Representation-Driven Reinforcement Learning
Ofir Nabati, Guy Tennenholtz, Shie Mannor
TL;DR
RepRL introduces a representation-driven reinforcement learning framework that maps policies to a low-dimensional latent space, enabling $v(\pi) = \langle f(\pi), w\rangle$ to hold and allowing contextual-bandit algorithms to guide exploration. By learning the representation via variational inference and constructing decision sets in policy or latent space, RepRL reframes exploration-exploitation as a representation-exploitation problem. The framework is instantiated in RepRL-ES and RepRL-PG and validated on MuJoCo and MinAtar, with notable gains in sparse-reward settings, demonstrating the primacy of policy representation in efficient exploration. This work shifts the focus of RL from solely improving optimization in policy space to shaping representation quality as a lever for exploration efficiency, suggesting several avenues for future integration with large-scale pretraining and broader bandit formulations.
Abstract
We present a representation-driven framework for reinforcement learning.

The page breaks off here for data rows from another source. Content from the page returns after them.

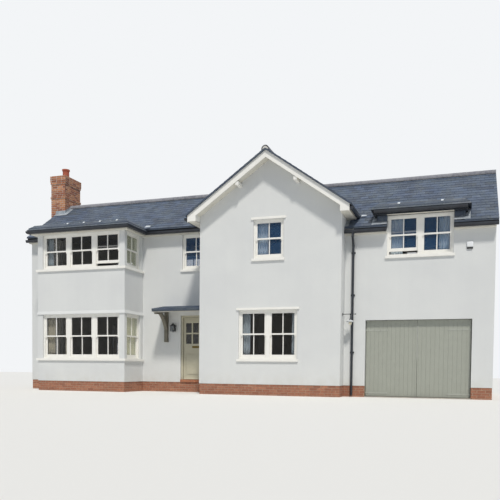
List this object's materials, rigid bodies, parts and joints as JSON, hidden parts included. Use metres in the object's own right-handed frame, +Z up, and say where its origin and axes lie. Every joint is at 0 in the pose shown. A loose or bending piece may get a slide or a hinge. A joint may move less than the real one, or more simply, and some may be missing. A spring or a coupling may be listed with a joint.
{
  "type": "detached house",
  "caption": "Two-storey rendered house with slate roofs, a square bay, a gabled wing, a porch and a garage; the front door and both garage doors swing on hinges.",
  "frame": {"origin": "on the ground face under the middle of the main ridge, at the lowest ground level", "axes": "+X to the right along the front, +Y to the back, +Z up; the front faces -Y"},
  "size_m": [16.365, 7.61, 8.655],
  "materials": {
    "render": "smooth painted render",
    "brick": "red-brown clay brick",
    "slate": "blue-grey natural slate",
    "ridge_clay": "grey clay ridge tile",
    "painted_timber": "off-white painted timber",
    "fascia_timber": "cream painted boards",
    "gutter_metal": "black painted metal",
    "window_glass": "clear float glass",
    "curtain_fabric": "plain woven curtain",
    "floor_screed": "smooth floor",
    "door_paint": "grey-green painted timber",
    "brass": "satin brass",
    "oak_paint": "dark painted bracket timber",
    "garage_paint": "sage grey painted boards",
    "terracotta": "terracotta",
    "lead": "weathered sheet lead",
    "lamp_metal": "black painted metal",
    "alarm_plastic": "white moulded plastic"
  },
  "bodies": {
    "house": {"plinth_along_front": "brick", "plinth_along_back": "brick", "plinth_across": "brick", "ground_floor": "floor_screed", "garage_floor": "floor_screed", "first_floor": "floor_screed", "range_wall_left": "render", "entrance_walls": "render", "entrance_wall_over": "render", "bay_front_wall": "render", "bay_side_walls": "render", "wing_front_wall": "render", "wing_rear_wall": "render", "wing_side_walls": "render", "garage_piers": "render", "garage_wall_over": "render", "rear_walls": "render", "end_walls": "render", "front_roof": "slate", "rear_roof": "slate", "wing_roof_left": "slate", "wing_roof_right": "slate", "bay_roof": "slate", "dormer_roofs": "slate", "dormer_cheeks": "slate", "ridge_tiles": "ridge_clay", "bargeboards": "painted_timber", "purlin_ends": "painted_timber", "eaves_boards": "fascia_timber", "gutters": "gutter_metal", "downpipes": "gutter_metal", "bay_windows": "painted_timber", "front_windows": "painted_timber", "dormer_windows": "painted_timber", "rear_windows": "painted_timber", "window_sills": "painted_timber", "bay_sills": "painted_timber", "head_mouldings": "painted_timber", "window_glass": "window_glass", "curtains": "curtain_fabric", "door_frame": "door_paint", "brick_step": "brick", "porch_roof": "slate", "porch_boards": "fascia_timber", "porch_bracket": "oak_paint", "garage_frame": "garage_paint", "chimney_breast": "render", "chimney_stack": "brick", "chimney_pot": "terracotta", "lead_flashings": "lead", "lantern": "lamp_metal", "swan_neck_lamp": "lamp_metal", "alarm_box": "alarm_plastic"},
    "front_door": {"door_leaf": "door_paint", "door_glass": "window_glass", "door_furniture": "brass"},
    "left_garage_door": {"garage_door_left": "garage_paint", "garage_straps_left": "garage_paint"},
    "right_garage_door": {"garage_door_right": "garage_paint", "garage_straps_right": "garage_paint"}
  },
  "joints": [
    {"name": "front_door_hinge", "type": "hinge", "parent": "house", "child": "front_door", "pos_m": [-1.87, -1.866, 0.427], "axis": [0, 0, 1], "range_deg": [0, 90]},
    {"name": "left_garage_hinge", "type": "hinge", "parent": "house", "child": "left_garage_door", "pos_m": [4.447, -2.671, 0.037], "axis": [0, 0, -1], "range_deg": [0, 90]},
    {"name": "right_garage_hinge", "type": "hinge", "parent": "house", "child": "right_garage_door", "pos_m": [7.405, -2.671, 0.037], "axis": [0, 0, 1], "range_deg": [0, 90]}
  ]
}
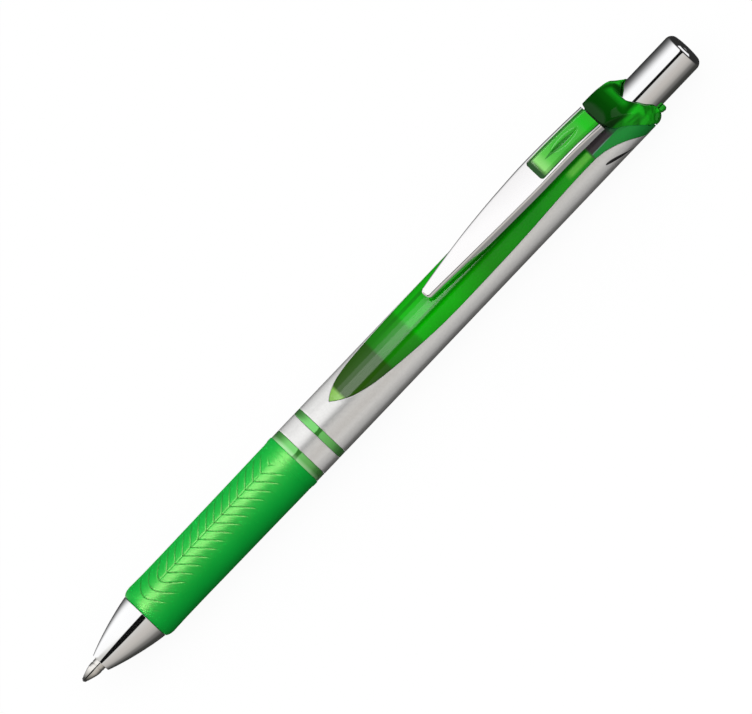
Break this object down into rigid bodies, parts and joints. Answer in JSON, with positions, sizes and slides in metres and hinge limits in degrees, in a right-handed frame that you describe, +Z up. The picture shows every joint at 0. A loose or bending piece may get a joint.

By representing policies as estimates of their expected values, we leverage techniques from contextual bandits to guide exploration and exploitation. Particularly, embedding a policy network into a linear feature space allows us to reframe the exploration-exploitation problem as a representation-exploitation problem, where good policy representations enable optimal exploration. We demonstrate the effectiveness of this framework through its application to evolutionary and policy gradient-based approaches, leading to significantly improved performance compared to traditional methods. Our framework provides a new perspective on reinforcement learning, highlighting the importance of policy representation in determining optimal exploration-exploitation strategies.